To be frank, we really need to dismiss the notion that something had to go wrong for the season eight to come out the way it did. Game of Thrones season eight is the work its creators intended it to be, and everything about it was engineered to be received the way it has been. (Okay, maybe the coffee cup wasn’t part of the plan, but everything else was.) Are you upset about the Long Night? Good. Did Daenerys’ abrupt turn make you feel frustrated or betrayed? Great. Do you feel punished for ever caring about this show? Perfect.

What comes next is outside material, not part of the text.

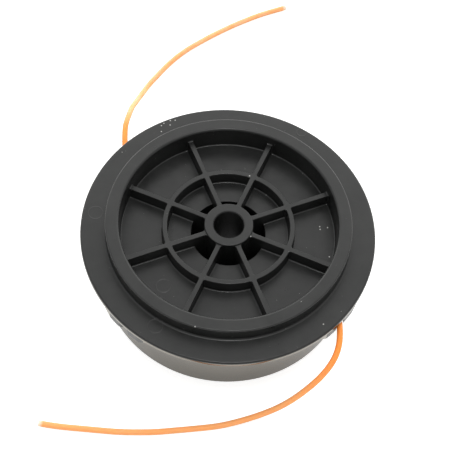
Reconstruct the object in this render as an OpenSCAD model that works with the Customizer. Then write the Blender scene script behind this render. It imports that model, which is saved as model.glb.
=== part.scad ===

Don’t get me wrong, the show isn’t trying to make a profound statement by making people feel this way. It’s simply trying to serve the purpose we’ve asked of it for years: to shock us. The anti-climax, the aborted character arcs—they’re just the latest iterations of this purpose. The reason the season was so poorly constructed was to obscure the fact that nothing that ever happens in Game of Thrones is all that shocking. The show is terrified of going back to the days of Eddard Stark, where cause-and-effect applied, and characters’ rises and downfalls had to be suspensefully catalogued, step by step. It’s terrified of looking in any way predictable.

So that’s how we end up with a Daenerys who cares about preserving civilian’s lives in one scene, and then unrepentantly murders droves of them in the next. To show any sort of progression from the former Dany to the latter would be a tacit admission that the work isn’t shocking, and that just isn’t the type of story Game of Thrones is interested in telling. No amount of time, extra episodes, pages from George R.R. Martin, or “pantsing” can fix that.